(Your instructions)
Lift out, unaltered, the lines of the material below between the line holding "The Blender code" and the line holding "TURN_POINTS, FRONT_STEP = 9, 1.0", counting both.

(Data in this exercise)
——
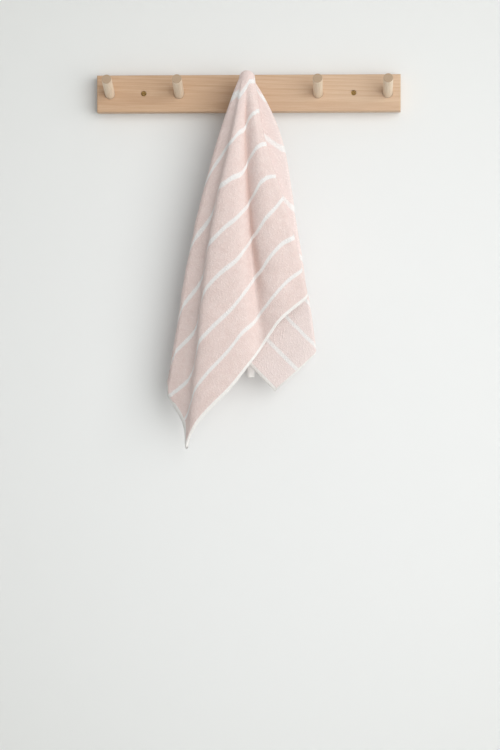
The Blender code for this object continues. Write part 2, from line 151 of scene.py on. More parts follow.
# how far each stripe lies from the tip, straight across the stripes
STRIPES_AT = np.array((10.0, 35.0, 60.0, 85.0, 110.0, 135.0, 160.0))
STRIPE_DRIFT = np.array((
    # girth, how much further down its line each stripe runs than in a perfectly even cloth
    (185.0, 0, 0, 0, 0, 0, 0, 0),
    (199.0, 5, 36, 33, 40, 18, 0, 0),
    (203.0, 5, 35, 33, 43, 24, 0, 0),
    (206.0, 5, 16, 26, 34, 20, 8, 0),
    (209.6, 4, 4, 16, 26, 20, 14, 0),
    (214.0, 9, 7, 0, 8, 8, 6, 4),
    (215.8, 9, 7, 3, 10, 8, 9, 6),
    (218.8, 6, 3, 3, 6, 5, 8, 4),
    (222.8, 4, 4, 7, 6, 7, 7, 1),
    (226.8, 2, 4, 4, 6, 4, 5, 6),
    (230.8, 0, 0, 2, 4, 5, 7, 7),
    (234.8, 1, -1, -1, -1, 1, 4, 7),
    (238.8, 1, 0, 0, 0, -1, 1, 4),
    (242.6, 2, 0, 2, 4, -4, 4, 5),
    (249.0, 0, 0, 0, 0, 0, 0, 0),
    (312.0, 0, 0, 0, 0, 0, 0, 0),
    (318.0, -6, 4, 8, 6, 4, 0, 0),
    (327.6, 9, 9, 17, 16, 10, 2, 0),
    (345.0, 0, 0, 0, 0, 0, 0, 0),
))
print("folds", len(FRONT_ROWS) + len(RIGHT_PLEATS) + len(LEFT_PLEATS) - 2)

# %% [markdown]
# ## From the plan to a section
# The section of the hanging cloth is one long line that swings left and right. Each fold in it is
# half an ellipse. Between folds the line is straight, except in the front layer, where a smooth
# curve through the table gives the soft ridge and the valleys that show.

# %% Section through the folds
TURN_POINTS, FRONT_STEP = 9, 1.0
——
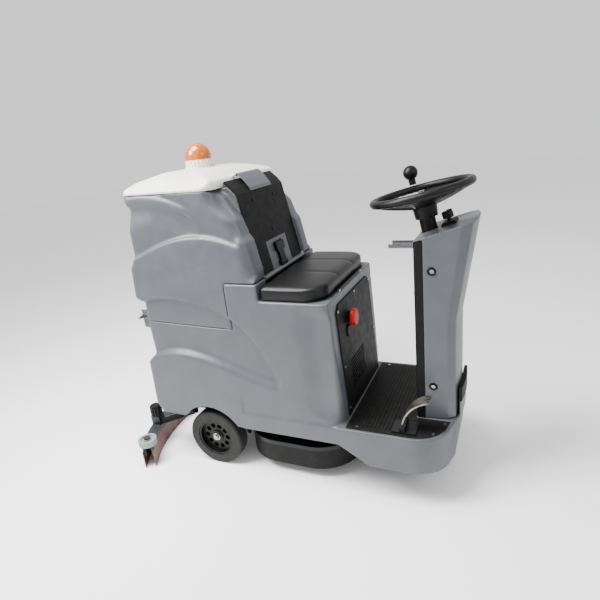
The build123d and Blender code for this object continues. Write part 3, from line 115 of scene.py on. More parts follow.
——
(Answer to this problem)
The Blender code for this object continues. Write part 2, from line 151 of scene.py on. More parts follow.
# how far each stripe lies from the tip, straight across the stripes
STRIPES_AT = np.array((10.0, 35.0, 60.0, 85.0, 110.0, 135.0, 160.0))
STRIPE_DRIFT = np.array((
    # girth, how much further down its line each stripe runs than in a perfectly even cloth
    (185.0, 0, 0, 0, 0, 0, 0, 0),
    (199.0, 5, 36, 33, 40, 18, 0, 0),
    (203.0, 5, 35, 33, 43, 24, 0, 0),
    (206.0, 5, 16, 26, 34, 20, 8, 0),
    (209.6, 4, 4, 16, 26, 20, 14, 0),
    (214.0, 9, 7, 0, 8, 8, 6, 4),
    (215.8, 9, 7, 3, 10, 8, 9, 6),
    (218.8, 6, 3, 3, 6, 5, 8, 4),
    (222.8, 4, 4, 7, 6, 7, 7, 1),
    (226.8, 2, 4, 4, 6, 4, 5, 6),
    (230.8, 0, 0, 2, 4, 5, 7, 7),
    (234.8, 1, -1, -1, -1, 1, 4, 7),
    (238.8, 1, 0, 0, 0, -1, 1, 4),
    (242.6, 2, 0, 2, 4, -4, 4, 5),
    (249.0, 0, 0, 0, 0, 0, 0, 0),
    (312.0, 0, 0, 0, 0, 0, 0, 0),
    (318.0, -6, 4, 8, 6, 4, 0, 0),
    (327.6, 9, 9, 17, 16, 10, 2, 0),
    (345.0, 0, 0, 0, 0, 0, 0, 0),
))
print("folds", len(FRONT_ROWS) + len(RIGHT_PLEATS) + len(LEFT_PLEATS) - 2)

# %% [markdown]
# ## From the plan to a section
# The section of the hanging cloth is one long line that swings left and right. Each fold in it is
# half an ellipse. Between folds the line is straight, except in the front layer, where a smooth
# curve through the table gives the soft ridge and the valleys that show.

# %% Section through the folds
TURN_POINTS, FRONT_STEP = 9, 1.0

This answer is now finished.